Your objective
Print again only this span: the line with "Write the Blender Python", the line with "FLOOR_CLEARANCE = 0.0001", and all lines between them, exactly as given.

- - - -

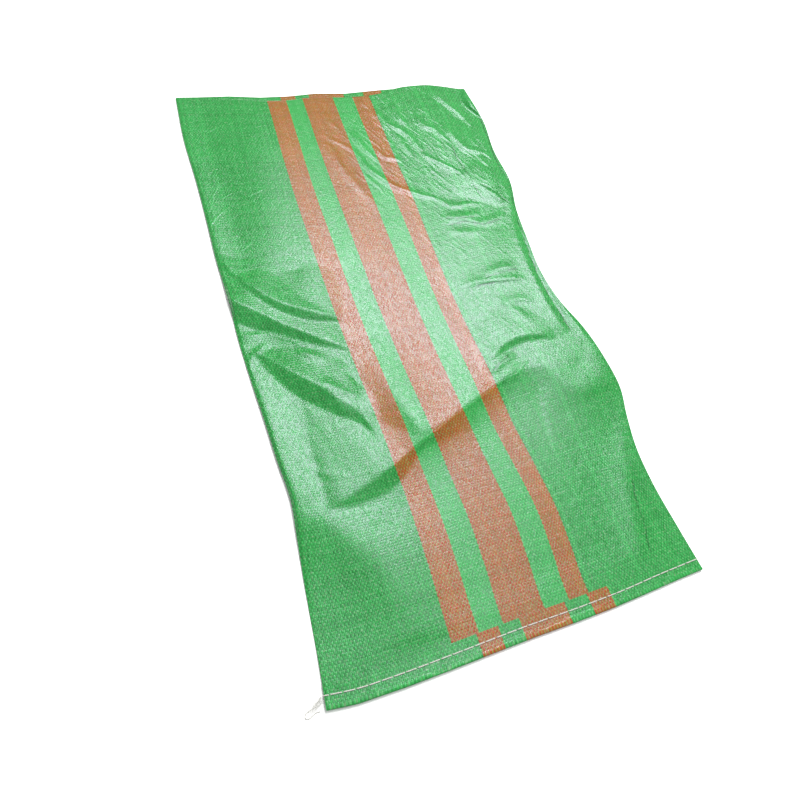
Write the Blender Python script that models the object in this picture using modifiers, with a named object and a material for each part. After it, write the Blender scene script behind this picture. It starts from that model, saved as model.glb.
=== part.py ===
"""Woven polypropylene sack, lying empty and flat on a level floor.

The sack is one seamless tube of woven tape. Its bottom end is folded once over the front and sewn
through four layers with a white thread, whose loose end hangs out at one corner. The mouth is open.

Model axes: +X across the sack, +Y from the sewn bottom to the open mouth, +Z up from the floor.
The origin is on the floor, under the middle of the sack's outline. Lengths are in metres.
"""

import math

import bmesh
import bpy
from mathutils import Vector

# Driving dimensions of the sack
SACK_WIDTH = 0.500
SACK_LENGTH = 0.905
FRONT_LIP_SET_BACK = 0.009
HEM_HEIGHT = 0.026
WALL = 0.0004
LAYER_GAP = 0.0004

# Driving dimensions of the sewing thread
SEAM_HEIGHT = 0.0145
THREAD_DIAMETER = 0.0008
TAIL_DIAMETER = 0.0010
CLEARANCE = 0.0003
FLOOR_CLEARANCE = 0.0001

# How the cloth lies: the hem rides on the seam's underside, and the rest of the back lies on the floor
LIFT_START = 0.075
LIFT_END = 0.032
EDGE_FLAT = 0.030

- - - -

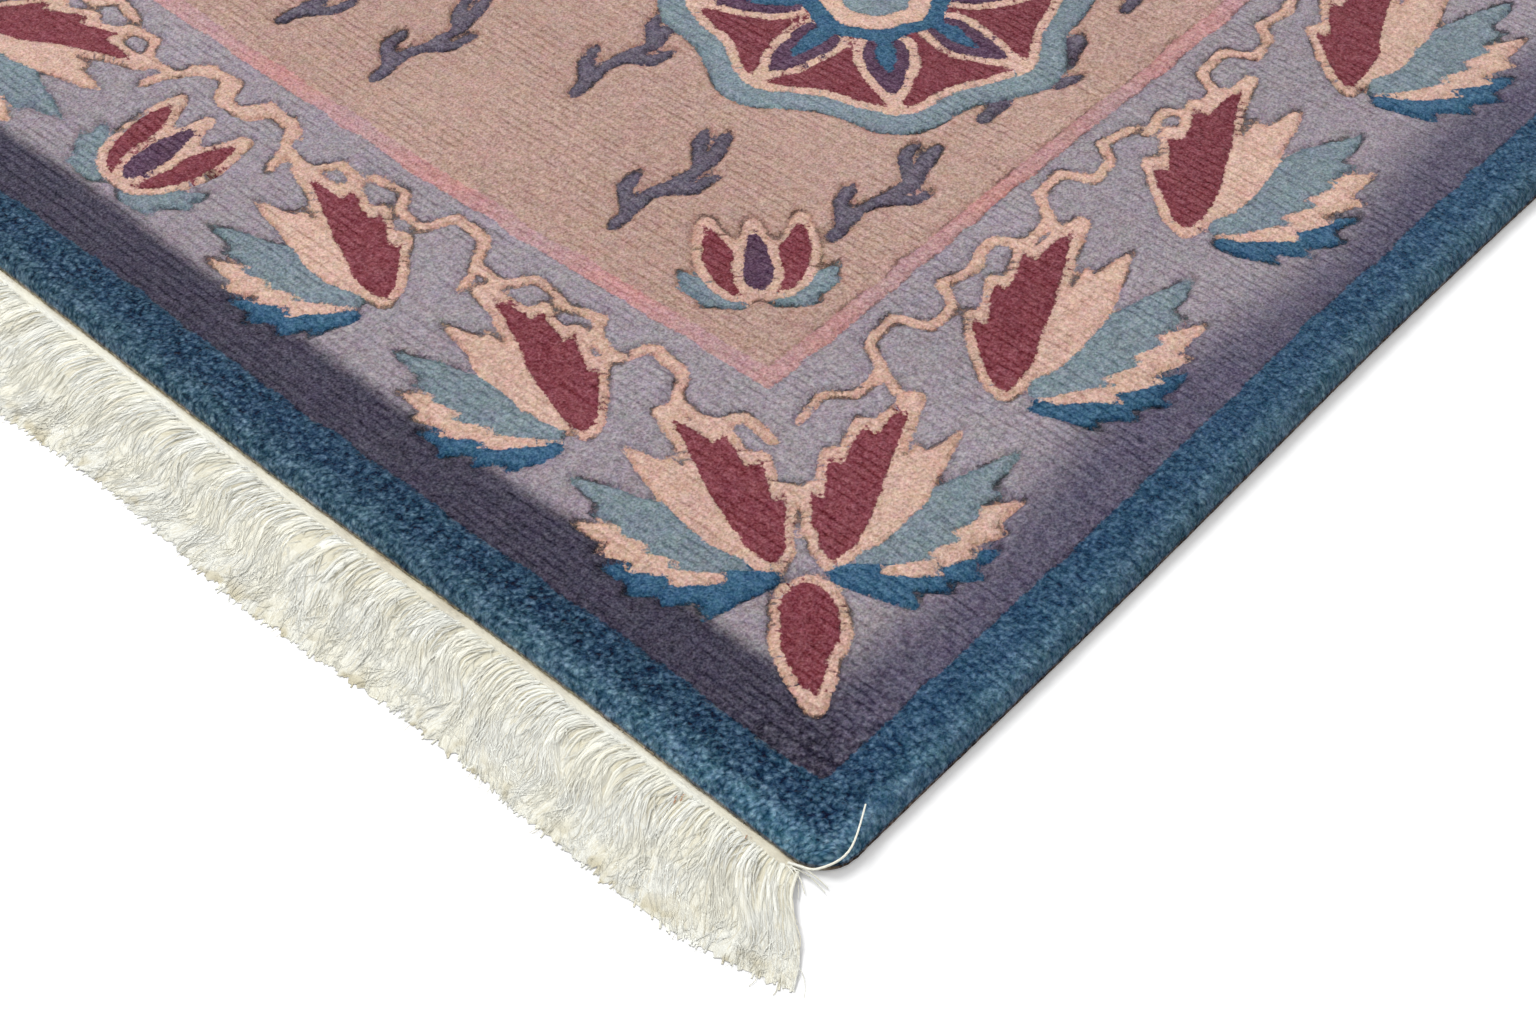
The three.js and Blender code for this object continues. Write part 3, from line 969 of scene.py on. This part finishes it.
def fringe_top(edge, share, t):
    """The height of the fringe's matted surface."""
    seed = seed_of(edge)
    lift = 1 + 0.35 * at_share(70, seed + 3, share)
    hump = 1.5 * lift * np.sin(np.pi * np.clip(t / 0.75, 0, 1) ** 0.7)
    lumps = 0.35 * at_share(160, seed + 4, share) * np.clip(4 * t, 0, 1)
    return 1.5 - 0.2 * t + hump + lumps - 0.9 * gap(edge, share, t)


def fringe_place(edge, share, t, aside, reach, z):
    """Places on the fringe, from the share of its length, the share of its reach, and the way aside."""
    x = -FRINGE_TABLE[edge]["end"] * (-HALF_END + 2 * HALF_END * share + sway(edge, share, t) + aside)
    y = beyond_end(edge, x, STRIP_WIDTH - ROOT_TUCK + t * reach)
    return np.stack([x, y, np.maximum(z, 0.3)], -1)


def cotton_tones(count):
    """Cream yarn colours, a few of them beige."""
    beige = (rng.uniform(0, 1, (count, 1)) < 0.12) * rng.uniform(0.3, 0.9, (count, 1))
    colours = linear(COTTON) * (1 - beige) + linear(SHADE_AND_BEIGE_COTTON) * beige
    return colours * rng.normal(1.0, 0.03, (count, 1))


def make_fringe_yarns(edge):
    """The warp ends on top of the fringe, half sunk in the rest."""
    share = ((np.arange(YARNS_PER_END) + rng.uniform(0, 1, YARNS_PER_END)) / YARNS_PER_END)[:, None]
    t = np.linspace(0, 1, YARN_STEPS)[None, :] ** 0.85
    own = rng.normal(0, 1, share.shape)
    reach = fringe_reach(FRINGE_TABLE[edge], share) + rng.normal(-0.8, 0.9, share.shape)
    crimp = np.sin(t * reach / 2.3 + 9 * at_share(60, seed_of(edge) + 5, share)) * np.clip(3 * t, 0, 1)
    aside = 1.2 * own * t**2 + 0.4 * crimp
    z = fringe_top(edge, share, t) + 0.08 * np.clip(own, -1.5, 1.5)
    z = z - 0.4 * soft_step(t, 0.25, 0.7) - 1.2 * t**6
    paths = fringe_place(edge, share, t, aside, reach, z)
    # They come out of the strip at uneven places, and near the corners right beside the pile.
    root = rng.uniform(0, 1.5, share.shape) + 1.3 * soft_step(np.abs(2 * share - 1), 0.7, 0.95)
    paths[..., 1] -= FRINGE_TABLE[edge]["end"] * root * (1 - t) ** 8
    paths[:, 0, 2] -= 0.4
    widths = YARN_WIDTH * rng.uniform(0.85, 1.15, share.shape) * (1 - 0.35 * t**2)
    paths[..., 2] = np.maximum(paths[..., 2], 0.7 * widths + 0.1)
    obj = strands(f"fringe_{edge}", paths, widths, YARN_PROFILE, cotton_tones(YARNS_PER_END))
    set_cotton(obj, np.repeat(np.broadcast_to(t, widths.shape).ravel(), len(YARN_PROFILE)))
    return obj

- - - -

Written answer
Write the Blender Python script that models the object in this picture using modifiers, with a named object and a material for each part. After it, write the Blender scene script behind this picture. It starts from that model, saved as model.glb.
=== part.py ===
"""Woven polypropylene sack, lying empty and flat on a level floor.

The sack is one seamless tube of woven tape. Its bottom end is folded once over the front and sewn
through four layers with a white thread, whose loose end hangs out at one corner. The mouth is open.

Model axes: +X across the sack, +Y from the sewn bottom to the open mouth, +Z up from the floor.
The origin is on the floor, under the middle of the sack's outline. Lengths are in metres.
"""

import math

import bmesh
import bpy
from mathutils import Vector

# Driving dimensions of the sack
SACK_WIDTH = 0.500
SACK_LENGTH = 0.905
FRONT_LIP_SET_BACK = 0.009
HEM_HEIGHT = 0.026
WALL = 0.0004
LAYER_GAP = 0.0004

# Driving dimensions of the sewing thread
SEAM_HEIGHT = 0.0145
THREAD_DIAMETER = 0.0008
TAIL_DIAMETER = 0.0010
CLEARANCE = 0.0003
FLOOR_CLEARANCE = 0.0001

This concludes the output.